I think there’s an issue of bifurcated leadership that’s a problem with communications. Irrespective of these particular motions that will be coming forward, your statement that you’re always a man of your word — and I think for the most part you are — isn’t in accord with my experience with you with respect to the O Canada bill and the months of discussion we had and the number of times you made commitments to me which you failed to follow and the final end of it, where you said to me: “You didn’t really believe me, did you, senator?”

We have a jovial relationship around these things, but, please. There’s a lot going on in Ottawa these days that rises to the level of sanctimony beyond belief from what I’m seeing. There’s a bit of that in what you’re saying today. I suspect my question to you would be, “Would you agree?” Your answer would be “no,” but I want that on the record.

Senator Plett [ - ]

I hope there’s no danger of my running out of time before I can adjourn this.

Senator Lankin, I will probably say “yes” to that. I am sure there have been times when I have failed. As Senator Harder pointed out to me today, I told him one thing and he understood something else. So I said, “If that’s what I told you, let me change that.” So I did. Senator Lankin, I remember much of the anthem bill and our discussions. I don’t believe that I ever lied to you then, and I don’t believe that I have lied in this chamber.

Hon. Leo Housakos [ - ]

Senator Plett, maybe you can clear up some things in my mind that are confusing for me. First and foremost, will you agree, Senator Plett, that in the decade that we’ve been in this chamber, I have never seen a motion like this, which is time allocation on steroids. That’s the first question.

Second, we’re arguing about semantics here with the Leader of the Government-appointed ISG group and the government leader that has been appointed by the same government about whom you have negotiated with, when the reality of the matter is, it seems to me, Senator Plett, that they both agree with the motion. The problem isn’t the motion for them; it’s who you’re negotiating with.

Can you clear all this discrepancy up for me, because it’s a bit confusing, as I’m sure it is for the Canadian public.

The Hon. the Speaker [ - ]

Senator Plett, before you respond, there’s only a notice of that motion given so far, so it’s inappropriate to discuss the motion. You can answer Senator Housakos’ question with respect to anything other than debate on the motion because as of yet there’s only been a notice given.

Senator Plett [ - ]

I apologize if I didn’t understand all of that, Your Honour. I will briefly try to answer Senator Housakos’ question.

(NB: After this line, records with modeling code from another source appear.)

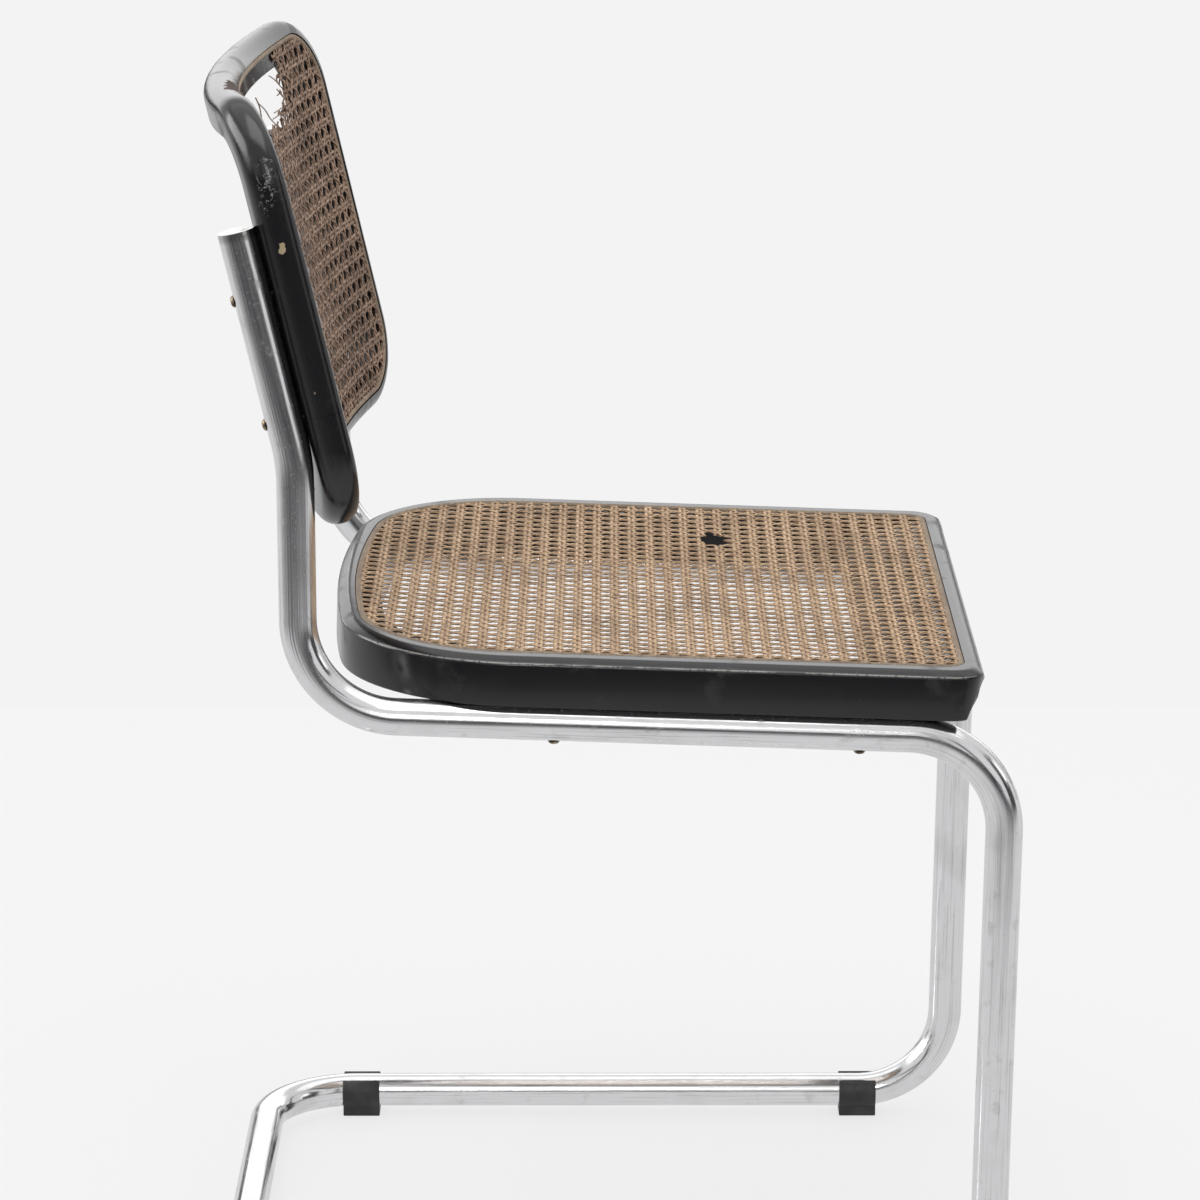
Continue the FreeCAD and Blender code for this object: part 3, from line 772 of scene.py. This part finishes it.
for end, reach in GLIDE_REACHES.items():
    for side, middle in (("right", -SIDE_X), ("left", SIDE_X)):
        lines = [[at(middle + x, reach + step * GLIDE_LENGTH, z) for step in (-0.5, 0.5)]
                 for x, z in clip_outline()]
        blank = skinned("glide_blank", lines)
        eased = blank.modifiers.new("eased", "BEVEL")
        eased.width = GLIDE_EASING * MM
        eased.segments = 2
        eased.limit_method = "ANGLE"
        eased.angle_limit = GLIDE_EASED_OVER
        glide = applied("glide_%s_%s" % (end, side), blank)
        shade_smooth(glide, sharp_over=34)
        finish_piece(glide, "floor_glide_%s_%s" % (end, side), plastic.material)

# %% [markdown]
# The seat's rim is one bent rail, and its front rail fills the gap between the rim's ends. Both have
# the same section: a flat side, a crisp worn edge, a top that swells gently up to the reed, a groove,
# and a step that the cane lies on. The front face leans in towards its foot.

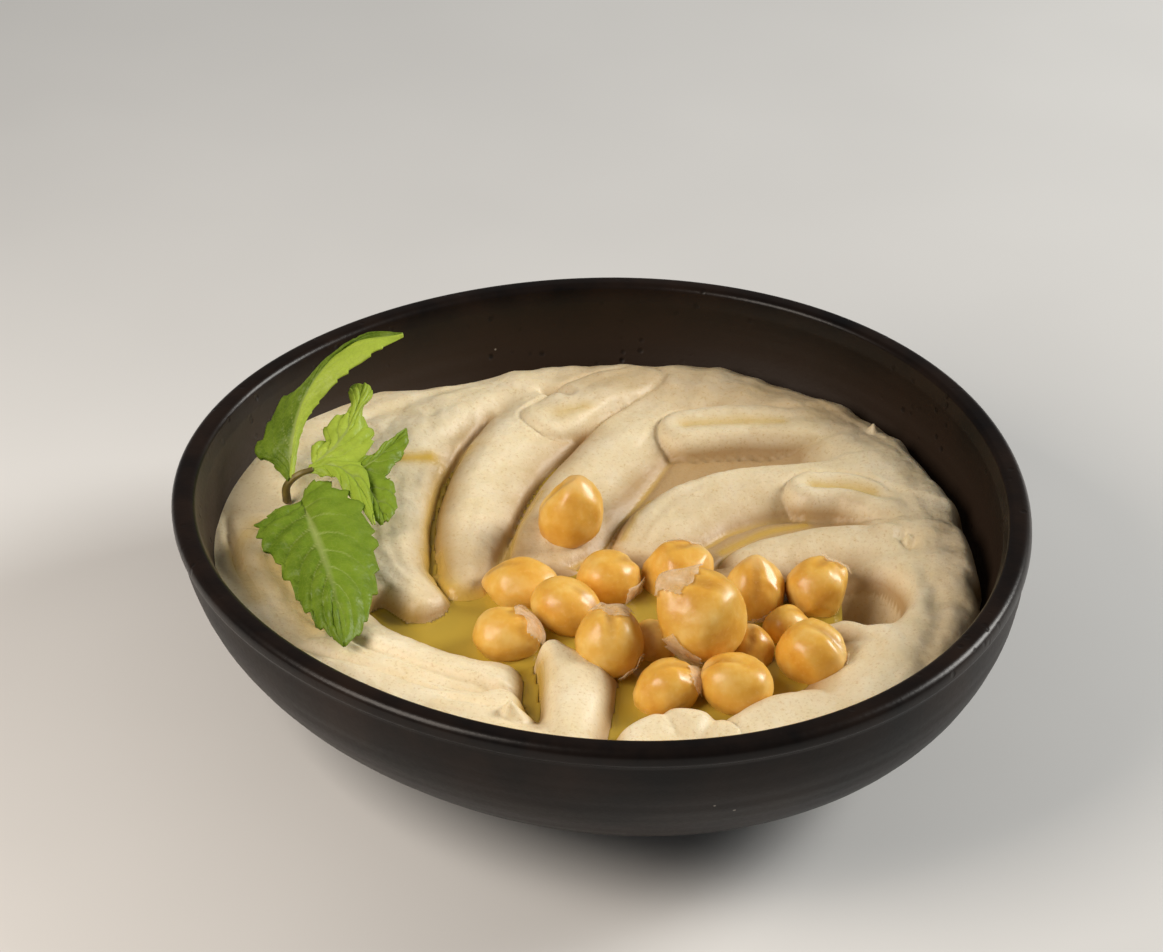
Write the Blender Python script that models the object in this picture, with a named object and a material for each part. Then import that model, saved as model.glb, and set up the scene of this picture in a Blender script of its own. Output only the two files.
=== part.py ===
# Hummus in a stoneware bowl, with chickpeas in olive oil and a sprig of mint.
#
# The bowl stands on z = 0 with the middle of its box over the origin, and is looked into from -Y.
# Sizes are named in millimetres and become metres in to_world().
# Places in the bowl are counted from the middle of the rim, with z = 0 at the rim's top.

import bmesh
import bpy
import numpy as np
from mathutils import Euler, Vector

MM = 0.001

# Bowl
RIM_RADIUS = 80.0
BOWL_HEIGHT = 44.0
WALL = 4.5
LIP_DEPTH = 3.0             # the thick band round the mouth
BODY_RADIUS = 79.2          # just under the lip
BODY_DEPTH = 41.0           # where the round side meets the foot
BODY_FULLNESS = (2.15, 1.84)
FOOT_RADIUS = 31.5
FOOT_RING_WIDTH = 5.0
FOOT_RECESS = 1.2
FLOOR_DEPTH = 38.0          # the inside's floor, below the rim
INSIDE_DEPTHS = (4.0, 13.0, 22.0, 30.0, 35.5, FLOOR_DEPTH)   # where the inside's profile has points
FOOT_LEAN = 3.0             # the hand-made foot sits this far to the right of the mouth
MOUTH_LOBES = (-0.0172, 0.0015)   # cosine and sine part of the three-cornered mouth
RIM_CENTRE_X = 1.252        # brings the middle of the bowl's box over the origin
RIM_CENTRE_Y = 0.118
BOWL_SEGMENTS = 60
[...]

The answer to your first question is in the 10 years I have been here, there has never been a notice of motion for a motion given like we just heard here today. I suspect in 150 years that hasn’t happened.

Regarding your second question, insofar as negotiation is concerned, I think I have said to Senator Woo — and I respect Senator Woo as an individual and as an honourable senator very much — that I do not agree with the fact that they are any type of an organized group. Thus, I do not believe that we, as the official opposition, need to negotiate with them unless the honourable senator wants to become part of the government caucus, which, as I’ve been told sometimes, “Don, your fig leaf is getting rather small.” That might be said here in this particular case, too.

The Hon. the Speaker [ - ]

Honourable senators, we have a motion to adjourn. It was moved by the Honourable Senator Plett, seconded by the Honourable Senator Wells, that further debate be adjourned to the next sitting of the Senate.

Is it your pleasure, honourable senators, to adopt the motion?

The Hon. the Speaker [ - ]

All those in favour of the motion will please say “yea.”

The Hon. the Speaker [ - ]

All those opposed to the motion will please say “nay.”

The Hon. the Speaker [ - ]

In my opinion, the “yeas” have it. The motion is adjourned.